Taking pains not to show “the hand of the United States government,” the CIA conspired with a Dutch publishing house to print Russian-language editions of the book, then distributed the books across Europe to Soviet expats as well as to Soviet citizens in the Soviet Union. Among the venues used to distribute the books was the Vatican pavilion at the 1958 Brussels Universal and International Exposition. 

The CIA later developed and published a miniature edition of the novel, small enough to easily hide in a pocket and conceal from Soviet authorities.

Soviet citizens embraced “Doctor Zhivago,” and the novel spread far and wide – eventually to Soviet satellite countries.

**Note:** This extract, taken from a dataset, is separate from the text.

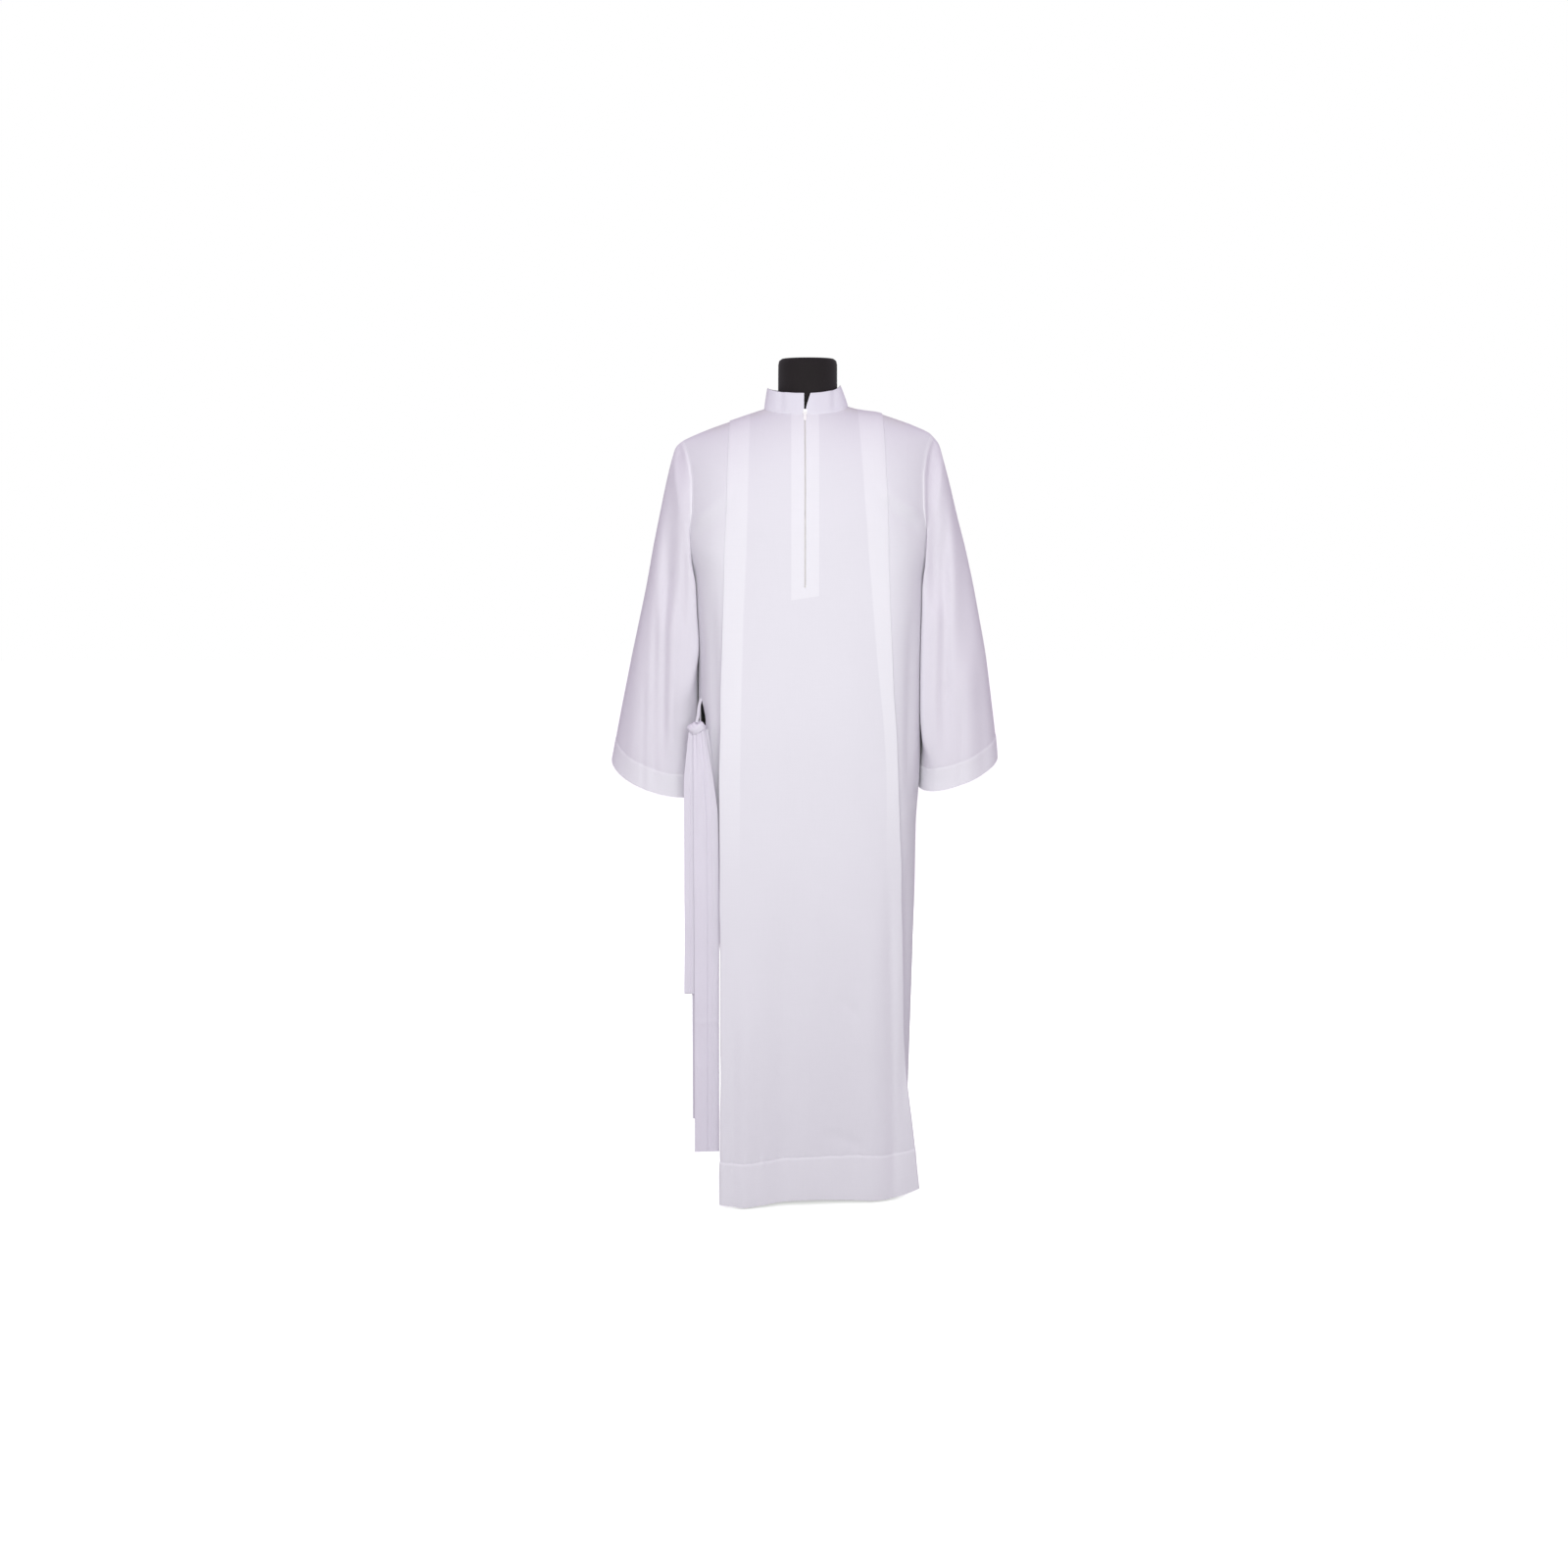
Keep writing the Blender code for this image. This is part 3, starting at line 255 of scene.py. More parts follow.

The book chronicles decades of wars, revolutions, and Communist oppression from the perspective of physician-poet Yuri Zhivago, whose love for two women forms the backbone of the story. Both romantic and religious, “Doctor Zhivago” was antithetical to Marxist ideology.

“Pasternak's humanistic message – that every person is entitled to a private life and deserves respect as a human being, irrespective of the extent of his political loyalty or contribution to the state – poses a fundamental challenge to the Soviet ethic of sacrifice of the individual to the Communist system," John Maury, chief of the agency's Soviet Russia Division, said in a memo, according to Reuters

Ultimately, both the CIA mission and the novel itself were triumphs.

It was, writes the Post, “an audacious plan that helped deliver the book into the hands of Soviet citizens who later passed it friend to friend, allowing it to circulate in Moscow and other cities in the Eastern Bloc. The book’s publication and, later, the awarding of the Nobel Prize in Literature to Pasternak triggered one of the great cultural storms of the Cold War.”

And while “Doctor Zhivago” has received attention thanks to the success of this particular CIA operation, and by the awarding of the Nobel Prize for Literature to Pasternak in 1958, we’re intrigued by the larger trend it represents – the use of books as weapons, as propaganda tools to fight what was ultimately a war of values.

“During the Cold War, the CIA loved literature – novels, short stories, poems. Joyce, Hemingway, Eliot. Dostoevsky, Tolstoy, Nabokov,” writes the Post in a fascinating aside. “Books were weapons, and if a work of literature was unavailable or banned in the Soviet Union or Eastern Europe, it could be used as propaganda to challenge the Soviet version of reality. Over the course of the Cold War, as many as 10 million copies of books and magazines were secretly distributed by the agency behind the Iron Curtain as part of a political warfare campaign.”

It’s an unlikely story with an unsurprising message: books, not bombs, win hearts and minds.

Husna Haq is a Monitor correspondent.